Google Home review: Excellent smart speaker is now cheaper than ever

£129
Price when reviewed

DEAL ALERT: Currys has brought the Google Home smart speaker down to its lowest ever price, cutting the cost from £129 down to £99. The Google Home Mini has also been discounted, with Currys chopping its price tag from £49 to £39. Clicking either of those links will connect you to these excellent savings.

The Google Home is now bilingual, meaning Google Home owners can now assign their Home two languages and interact with Google Assistant in either of them whenever they please. Not only is this excellent for households that speak multiple languages, but it’s also great for anyone raising bilingual, or multilingual children as they can interact with Home in whatever language they feel more comfortable speaking.

The news comes as Google rolls out another 22 languages to Home by the end of this year. You can already interact with your Home in English, Dutch, French, Italian, German, Japanese and Spanish, but now you can add even more world languages if your native – or second – language wasn’t previously supported.

READ NEXT: The best Google Assistant commands

Google Home review:

Google Home is the future but in the present. The home of tomorrow is quickly becoming the home of today and thanks to devices like Amazon Echo, Google Home (and more recently the Apple HomePod) disembodied voices can help you fill the organisational void in your life. Google Home’s USP is helping you out in the home – it’s designed to be the hub of your family’s life, helping you stay on top of what’s going on while also answering those burning IMDB queries about that actor in that film you once watched ten years ago.
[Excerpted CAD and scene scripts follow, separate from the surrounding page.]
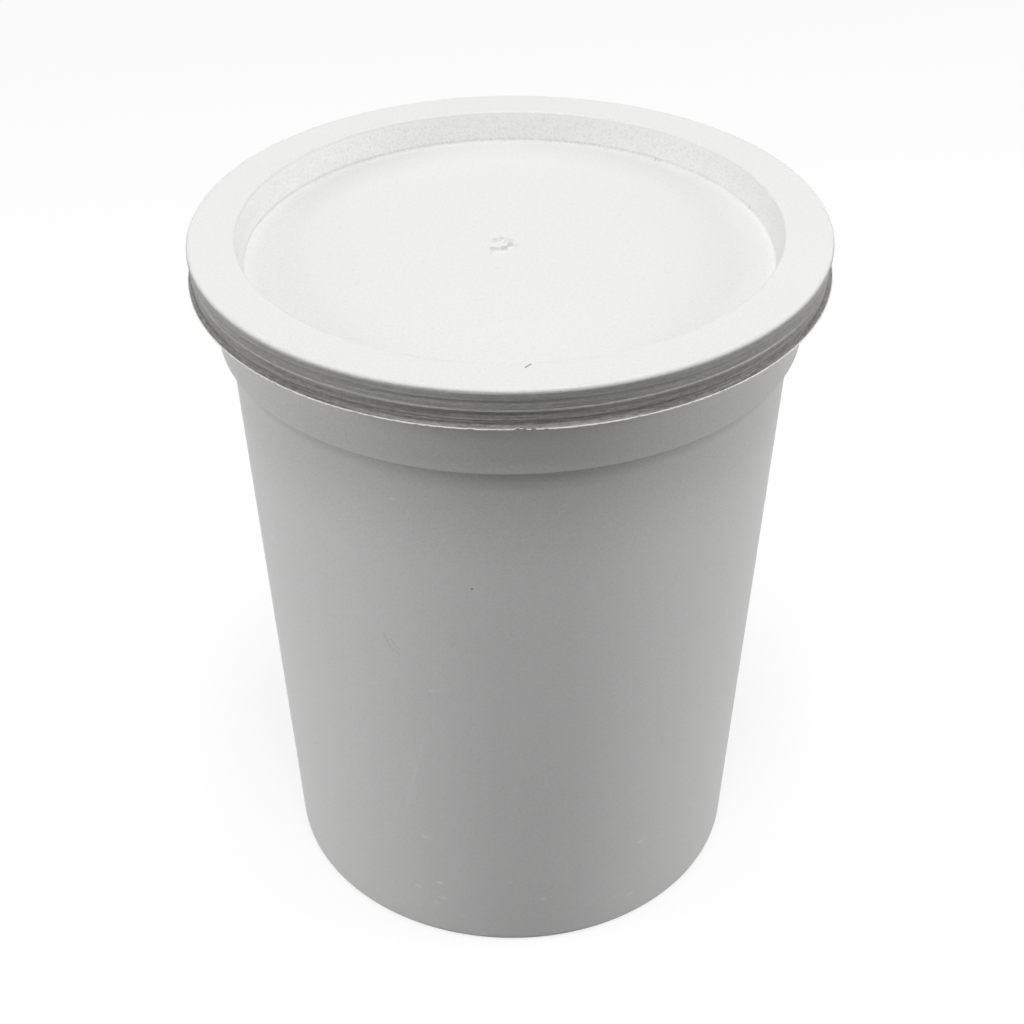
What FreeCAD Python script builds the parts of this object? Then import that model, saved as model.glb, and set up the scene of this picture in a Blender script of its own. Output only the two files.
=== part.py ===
import FreeCAD, Part
import math
import os

# Plastic tub for prepared food, shut with its press-on lid.
# +Z is up and the origin is the centre of the base. All sizes are in millimetres.

# Overall sizes
TUB_HEIGHT = 139.0           # table to the top of the tub's rim
WALL_TOP_RADIUS = 52.6       # outer wall where it meets the stacking collar
WALL_TAPER = 6.4             # how much the wall narrows from there to the table

# Tub: foot, stacking collar and rim
FOOT_ROUNDING = 1.6
COLLAR_LENGTH = 18.0         # rim top down to the collar's lower edge
COLLAR_STEP = 1.9            # how far the collar stands out from the wall
COLLAR_DRAFT = 0.9           # how much the collar widens up to the rim
COLLAR_UNDERSIDE = 0.8       # drop of the sloping underside of the collar
COLLAR_ROUNDING = 1.6        # hollow between the underside and the wall
COLLAR_EDGE = 0.3
RIM_WIDTH = 1.6              # how far the rim stands out from the collar
RIM_DEPTH = 3.6              # height of the rim
RIM_ROUNDING = 0.6

# Lid: one moulding, a recessed panel inside a flat border with a skirt
LID_WALL = 1.0
RECESS_DEPTH = 6.0
RECESS_DRAFT = 1.25          # how much the recess narrows from border to panel
RECESS_EDGE = 0.4
RECESS_ROUNDING = 0.8
BROW_OVERHANG = 0.85         # how far the top edge stands out past the waist
BROW_ROUNDING = 0.8
WAIST_DROP = 4.2             # lid top down to the narrowest part of the skirt
WAIST_ROUNDING = 3.0
SKIRT_BELOW_RIM = 2.7        # how far the skirt hangs below the tub's rim
FLARE = 0.65                 # how far the skirt widens from waist to lip
LIP_WIDTH = 0.5              # thin lip round the foot of the skirt
LIP_EDGE = 0.35
LIP_SLOPE = 0.15
SNAP_DEPTH = 0.4             # bead inside the skirt that holds under the rim
SNAP_RAMP = 0.5
SNAP_FLAT = 0.4
LEAD_IN = 0.7                # widening of the skirt's mouth below the snap bead
GATE_RADIUS = 2.0            # low pip left by the moulding gate on the panel
GATE_HEIGHT = 0.4
GATE_CHAMFER = 0.2
GATE_RIGHT = -1.4            # where the pip lies from the middle of the panel
GATE_BACK = 2.9

# Clearances
SNAP_CLEARANCE = 0.15        # rim to skirt and rim to snap bead
PLUG_CLEARANCE = 0.15        # recess wall to the filled tub round it
HEADSPACE = 0.5              # panel down to the filled tub
STACK_CLEARANCE = 2.7        # foot of another tub to the recess it stands in

# Radii and heights that follow from them
base_radius = WALL_TOP_RADIUS - WALL_TAPER
collar_foot_radius = WALL_TOP_RADIUS + COLLAR_STEP
collar_top_radius = collar_foot_radius + COLLAR_DRAFT
rim_radius = collar_top_radius + RIM_WIDTH
skirt_inner_radius = rim_radius + SNAP_CLEARANCE
waist_radius = skirt_inner_radius + LID_WALL
recess_floor_radius = base_radius + STACK_CLEARANCE
recess_edge_radius = recess_floor_radius + RECESS_DRAFT

lid_top = TUB_HEIGHT + LID_WALL
panel_top = lid_top - RECESS_DEPTH
panel_underside = panel_top - LID_WALL
rim_underside = TUB_HEIGHT - RIM_DEPTH
collar_foot = TUB_HEIGHT - COLLAR_LENGTH
lip_bottom = rim_underside - SKIRT_BELOW_RIM


def unit(start, end):
    """Direction from one outline point to the next."""
    step = end.sub(start)
    return step.multiply(1.0 / step.Length)


def outline(corners):
    """Closed wire in the XZ plane from (radius, height, rounding) corners.

    A rounding above zero turns its corner into an arc tangent to both sides.
    """
    count = len(corners)
    points = [FreeCAD.Vector(r, 0, z) for r, z, rounding in corners]
    entries = []
    for i, point in enumerate(points):
        rounding = corners[i][2]
        if rounding == 0:
            entries.append((point, None, point))
            continue
        back = unit(point, points[i - 1])
        ahead = unit(point, points[(i + 1) % count])
        half = back.getAngle(ahead) / 2
        reach = rounding / math.tan(half)
        start = point + back * reach
        end = point + ahead * reach
        inward = unit(FreeCAD.Vector(), back + ahead)
        middle = point + inward * (rounding / math.sin(half) - rounding)
        entries.append((start, middle, end))
    edges = []
    for i, (start, middle, end) in enumerate(entries):
        if middle is not None:
            edges.append(Part.Arc(start, middle, end).toShape())
        following = entries[(i + 1) % count][0]
        edges.append(Part.LineSegment(end, following).toShape())
    return Part.Wire(edges)


def turned(corners):
    """Solid of revolution about Z from an outline."""
    face = Part.Face(outline(corners))
    return face.revolve(FreeCAD.Vector(), FreeCAD.Vector(0, 0, 1), 360)


def make_tub():
    """Filled tub: tapered wall, stacking collar and rim, hollowed for the lid."""
    pocket_edge = recess_edge_radius + LID_WALL + PLUG_CLEARANCE
    pocket_foot = recess_floor_radius + LID_WALL + PLUG_CLEARANCE
    pocket_floor = panel_underside - HEADSPACE
    return turned([
        (0, 0, 0),
        (base_radius, 0, FOOT_ROUNDING),
        (WALL_TOP_RADIUS, collar_foot - COLLAR_UNDERSIDE, COLLAR_ROUNDING),
        (collar_foot_radius, collar_foot, COLLAR_EDGE),
        (collar_top_radius, rim_underside, 0),
        (rim_radius, rim_underside, RIM_ROUNDING),
        (rim_radius, TUB_HEIGHT, RIM_ROUNDING),
        (pocket_edge, TUB_HEIGHT, 0),
        (pocket_foot, pocket_floor, 0),
        (0, pocket_floor, 0),
    ])


def make_lid():
    """Lid shell: recessed panel, flat border, waisted skirt, lip and snap bead."""
    brow_radius = waist_radius + BROW_OVERHANG
    flare_radius = waist_radius + FLARE
    lip_radius = flare_radius + LIP_WIDTH
    lip_top = lip_bottom + LIP_EDGE
    snap_radius = skirt_inner_radius - SNAP_DEPTH
    snap_top = rim_underside - SNAP_CLEARANCE
    snap_crest = snap_top - SNAP_RAMP
    shell = turned([
        (0, panel_top, 0),
        (recess_floor_radius, panel_top, RECESS_ROUNDING),
        (recess_edge_radius, lid_top, RECESS_EDGE),
        (brow_radius, lid_top, BROW_ROUNDING),
        (waist_radius, lid_top - WAIST_DROP, WAIST_ROUNDING),
        (flare_radius, lip_top + LIP_SLOPE, 0),
        (lip_radius, lip_top, 0),
        (lip_radius, lip_bottom, 0),
        (snap_radius + LEAD_IN, lip_bottom, 0),
        (snap_radius, snap_crest - SNAP_FLAT, 0),
        (snap_radius, snap_crest, 0),
        (skirt_inner_radius, snap_top, 0),
        (skirt_inner_radius, TUB_HEIGHT, 0),
        (recess_edge_radius + LID_WALL, TUB_HEIGHT, 0),
        (recess_floor_radius + LID_WALL, panel_underside, 0),
        (0, panel_underside, 0),
    ])
    gate = turned([
        (0, panel_top - LID_WALL / 2, 0),
        (GATE_RADIUS, panel_top - LID_WALL / 2, 0),
        (GATE_RADIUS, panel_top + GATE_HEIGHT - GATE_CHAMFER, 0),
        (GATE_RADIUS - GATE_CHAMFER, panel_top + GATE_HEIGHT, 0),
        (0, panel_top + GATE_HEIGHT, 0),
    ])
    gate.translate(FreeCAD.Vector(GATE_RIGHT, GATE_BACK, 0))
    return shell.fuse(gate).removeSplitter()


os.makedirs("parts", exist_ok=True)
for name, make in (("tub", make_tub), ("lid", make_lid)):
    shape = make()
    solid = shape.Solids[0]
    box = solid.BoundBox
    print(name, shape.ShapeType, len(shape.Solids), "valid", shape.isValid(),
          "volume", round(solid.Volume / 1000, 2), "ml",
          "z", round(box.ZMin, 3), round(box.ZMax, 3), "width", round(box.XLength, 3))
    solid.exportStep(f"parts/{name}.step")
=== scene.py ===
import math

import bpy
from mathutils import Matrix, Vector, noise


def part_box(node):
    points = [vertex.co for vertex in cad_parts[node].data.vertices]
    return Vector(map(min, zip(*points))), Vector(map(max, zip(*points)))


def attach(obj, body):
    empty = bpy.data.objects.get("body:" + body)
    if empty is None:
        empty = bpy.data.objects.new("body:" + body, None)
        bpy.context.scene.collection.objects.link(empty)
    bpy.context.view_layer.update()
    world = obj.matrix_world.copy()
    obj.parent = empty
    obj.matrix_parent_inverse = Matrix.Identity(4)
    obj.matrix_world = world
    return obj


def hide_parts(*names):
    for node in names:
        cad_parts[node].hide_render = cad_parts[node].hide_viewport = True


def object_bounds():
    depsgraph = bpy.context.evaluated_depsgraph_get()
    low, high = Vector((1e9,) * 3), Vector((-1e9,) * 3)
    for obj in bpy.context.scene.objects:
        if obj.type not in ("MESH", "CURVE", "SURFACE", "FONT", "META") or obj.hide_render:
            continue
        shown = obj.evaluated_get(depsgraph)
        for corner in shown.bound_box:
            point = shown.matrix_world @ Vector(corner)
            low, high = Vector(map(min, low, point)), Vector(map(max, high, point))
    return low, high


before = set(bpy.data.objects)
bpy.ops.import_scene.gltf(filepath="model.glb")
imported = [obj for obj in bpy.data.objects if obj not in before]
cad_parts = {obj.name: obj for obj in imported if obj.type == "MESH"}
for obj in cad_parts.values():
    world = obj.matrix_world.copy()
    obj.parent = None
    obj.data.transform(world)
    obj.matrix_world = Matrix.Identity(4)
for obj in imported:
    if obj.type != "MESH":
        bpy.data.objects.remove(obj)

cad_low, cad_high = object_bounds()


# The tub. A tapered cup moulded in one shot of white polypropylene, full and shut,
# so it is one closed body. A collar near its mouth keeps nested tubs from jamming,
# and the rim above the collar is what the lid snaps over.

mm = 0.001
tub_low, tub_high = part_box("tub")
lid_low, lid_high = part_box("lid")

rim_top = tub_high.z
foot_radius = 46.2 * mm
foot_rounding = 1.6 * mm
wall_top_radius = 52.6 * mm
collar_foot = rim_top - 18.0 * mm
collar_foot_radius = wall_top_radius + 1.9 * mm
collar_underside = 0.8 * mm
collar_rounding = 1.6 * mm
collar_edge = 0.35 * mm
rim_radius = 57.0 * mm
rim_underside = rim_top - 3.6 * mm
rim_rounding = 0.6 * mm
collar_top_radius = rim_radius - 1.6 * mm

lid_top = lid_high.z
lid_wall = lid_top - rim_top
recess_edge_radius = 50.15 * mm
recess_floor_radius = 48.9 * mm
panel_top = lid_top - 6.0 * mm
panel_underside = panel_top - lid_wall
headspace = 0.5 * mm
plug_gap = 0.15 * mm


def at(turn, height, radius):
    """Point round the tub: turn is in degrees from the front, positive to the right."""
    angle = math.radians(turn)
    return Vector((radius * math.sin(angle), -radius * math.cos(angle), height))


def outline(corners, flatness=0.003 * mm, margin=0.15 * mm):
    """Points of an outline from (radius, height, rounding) corners.

    A rounding becomes an arc whose chords keep within a flatness. A straight run also
    gets a point near each larger arc, so that the arc's shading doesn't spread over it.
    """
    arcs = []
    for i, (radius, height, rounding) in enumerate(corners):
        corner = Vector((radius, height))
        if rounding == 0:
            arcs.append([corner])
            continue
        back = (Vector(corners[i - 1][:2]) - corner).normalized()
        ahead = (Vector(corners[i + 1][:2]) - corner).normalized()
        half = back.angle(ahead) / 2
        centre = corner + (back + ahead).normalized() * (rounding / math.sin(half))
        spoke = corner + back * (rounding / math.tan(half)) - centre
        sweep = math.pi - 2 * half
        if back.cross(ahead) > 0:
            sweep = -sweep
        steps = math.ceil(abs(sweep) / (2 * math.acos(1 - flatness / rounding)))
        arc = [centre + Matrix.Rotation(sweep * k / steps, 2) @ spoke for k in range(steps + 1)]
        if rounding > margin:
            arc.insert(0, arc[0] + back * margin)
            arc.append(arc[-1] + ahead * margin)
        arcs.append(arc)
    return [point for arc in arcs for point in arc]


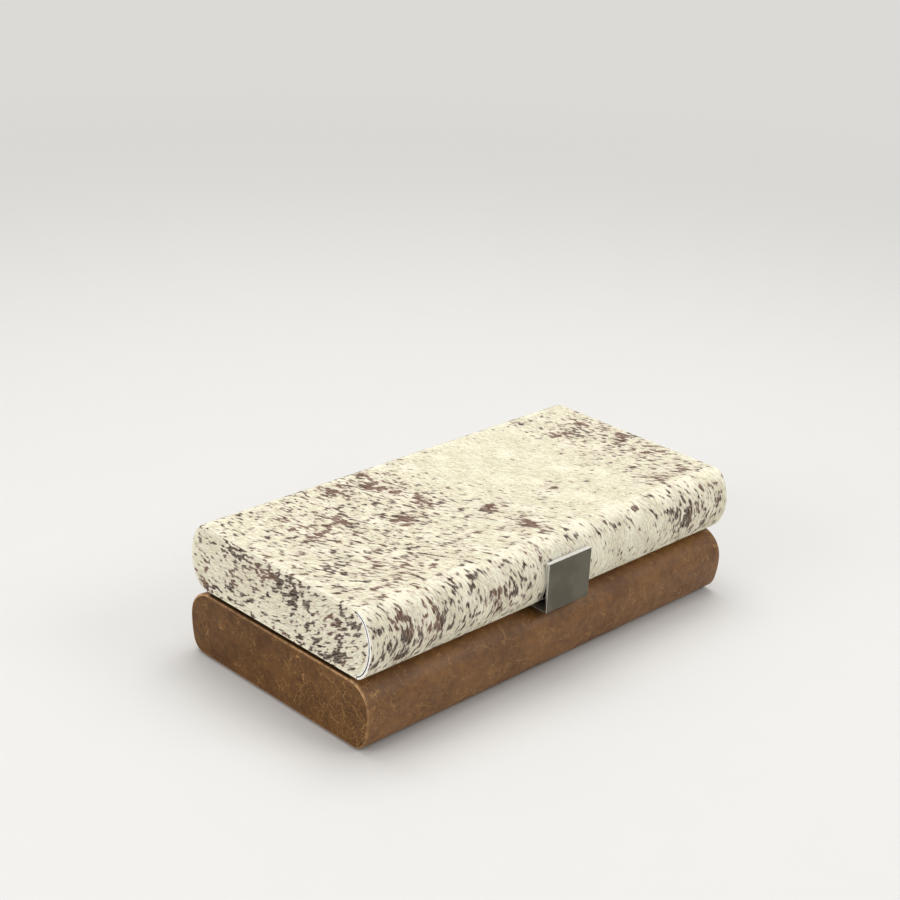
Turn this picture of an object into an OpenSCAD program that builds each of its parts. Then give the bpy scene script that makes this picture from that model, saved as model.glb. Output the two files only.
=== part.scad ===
// Stationery box: a lined wooden casket in two bullnose halves.
// The lid is wrapped in hair-on hide and swings on two stop hinges in the back joint.
// The base is wrapped in leather. A steel clasp plate with a foot pulls to magnets in the base.
// Millimetres. Origin: centre of the underside, on the surface that the box stands on.
// +X runs along the length, -Y faces the clasp side, +Z is up.

/* [Outline] */
// Length over both end faces
box_l = 300; // [220:1:360]
// Depth over the bulging front and back
box_d = 153.6; // [150:0.2:180]
// Height of the base's rim above the surface it stands on
base_top = 41; // [38:0.2:46]
// Height of the lid from its rim to its top
lid_h = 40.5; // [37:0.1:46]
// Gap between the rims, which the closed hinges and the clasp's foot fill
rim_gap = 2.1; // [1.9:0.1:2.5]
// Radius of the base's lower long edges
base_low_r = 10; // [7:0.5:11]
// Radius of the base's long edges at its rim
base_rim_r = 17; // [12:0.5:17]
// Radius of the crown between the base's long edges
base_crown_r = 54; // [40:1:90]
// Height of the base's widest line above its underside
base_crown_rise = 22.4; // [18:0.2:23]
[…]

Don’t expect Google Home to offer The Jetsons robot maid Rosie-levels of household help though – it’s not going to clean your car or mop your floors – but it will let you know if little Timmy has football practice after school next Wednesday and what the time is in New York.

Google’s AI assistant is, in fact, a compact, internet-connected speaker no bigger than a small vase. It’s designed to be unobtrusive and stylish – to blend in with your home decor.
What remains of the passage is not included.